To help preserve capital and assist the Company in retaining world-class talent to succeed the Executive, the Executive hereby relinquishes each of the following:

(i) 100% of the 4,859,000 performance-based stock units (the “PSUs”) granted to the Executive on August 21, 2020,

(ii) any right or claim to enter into a two-year consulting agreement with an annual fee of $10,000,000 and

(iii) any other right and entitlement that the Executive may have or claim pursuant to the Employment Arrangement, except as set forth in this Agreement.

Milton was forced to announce his departure in the social media:

Following the Effective Date, the Executive will promptly revise the Executive’s employment status on social media, including LinkedIn and other social media sites so that the Executive is no longer identified as holding any position with the Company or serving on the Board.

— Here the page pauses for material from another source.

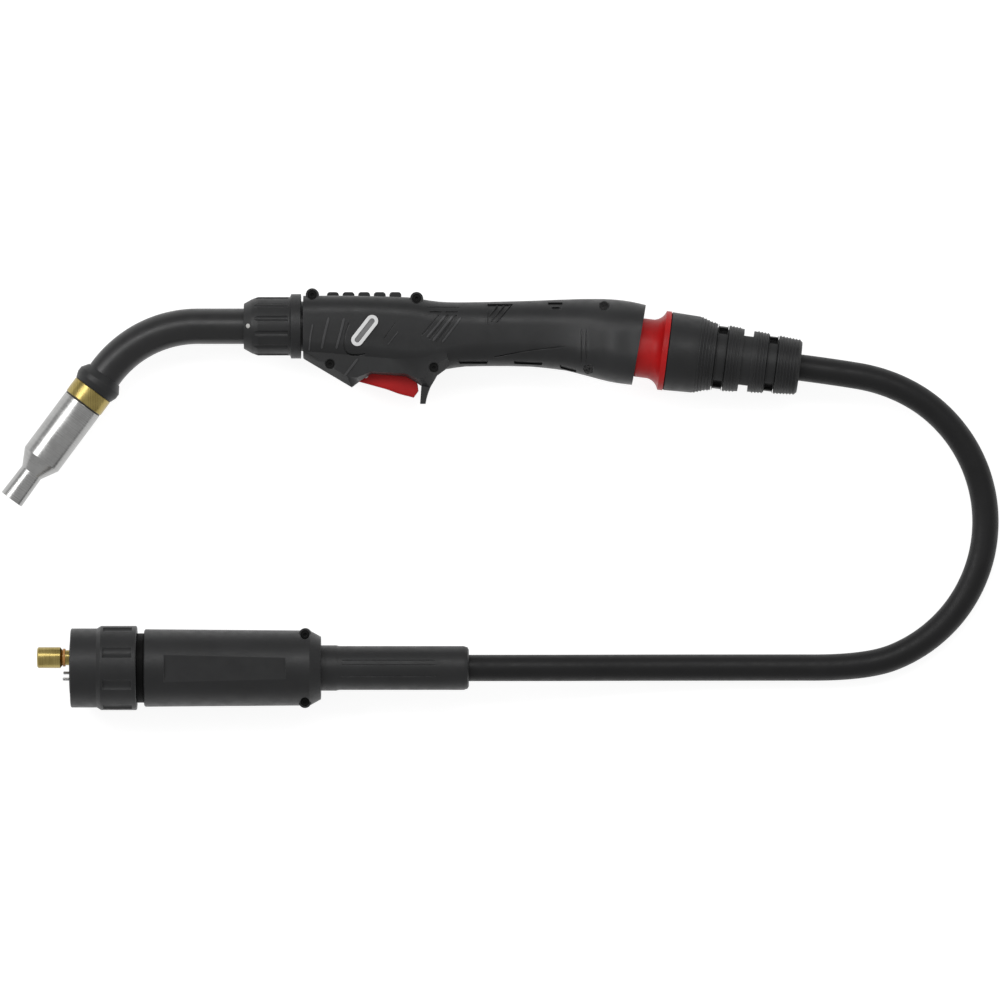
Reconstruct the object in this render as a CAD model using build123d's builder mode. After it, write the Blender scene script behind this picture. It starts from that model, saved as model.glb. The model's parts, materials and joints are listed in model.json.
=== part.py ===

Milton has to get approval before posting anything on the social media about the company:

Prior to using any social media site, blog or other online platform to make any statements regarding the Company Group or any of their respective employees or directors (a “Statement”), the Executive agrees to consult with the Executive’s counsel and the Company’s Chief Legal Officer as may be reasonably necessary to determine that the Statement complies with the Executive’s obligations to the Company.

And this is what Milton did this morning, when he tweeted – presumably with approval of said Chief Legal Officer: “I will be cheering from the sidelines with you. Your greatest fan.”

Nikola’s shares [NKLA] are currently down 22%, at $26.59, with plenty of true believers still thinking that this is a buy. Shares are down 65% from their closing high of $79.73, and down 70% from their intraday high of $93.99:

On September 10, Nikola got hammered by detailed allegations of short-seller Hindenburg Research that the company was “an intricate fraud built on dozens of lies over the course of its Founder and Executive Chairman Trevor Milton’s career.” In explaining its short position on the stock, Hindenburg Research summarized: “We have never seen this level of deception at a public company, especially of this size.”

Then Monday last week, Bloomberg, citing sources, reported that the SEC was examining Nikola “to assess the merits” of the fraud allegations of Hindenburg Research.

Milton had responded to the allegations with some tweets, that made things only worse. The company, still on Monday, came out with a rebuttal, that didn’t help matters either.

The deal with GM, announced on September 8 – though the media and Wall Street analysts oohed and aahed over it and caused the shares of both companies to soar briefly – raised red flags about the Nikola’s so-called industry-leading core technology upon which all the hype had been built, namely its battery and fuel cell technology that were supposed to power its trucks.

In the deal with GM, however, it was revealed that GM’s own Hydrotec fuel cell technology and Ultium battery systems would power Nikola’s Badger pickup trucks, not Nikola’s technology, which raised further doubts about the validity of Nikola’s technology breakthrough claims.

Not only would GM provide the core technology for those trucks, Nikola also disclosed that GM would “engineer, validate, homologate and build the Nikola Badger for both the battery electric vehicle and fuel cell electric vehicle variants as part of the in-kind services.”

So that leaves just the name that GM was apparently interested in and the hype surrounding Nikola. And true to form, following the announcement of the partnership, GM’s shares jumped 10%. This morning, GM’s shares are down 7%, and below where they’d been before the announcements. And it’s uncertain what remains of the value of Nikola’s tainted name. What is certain is that this whole entire Nikola phenomenon was only possible in a market gone willfully blind and nuts.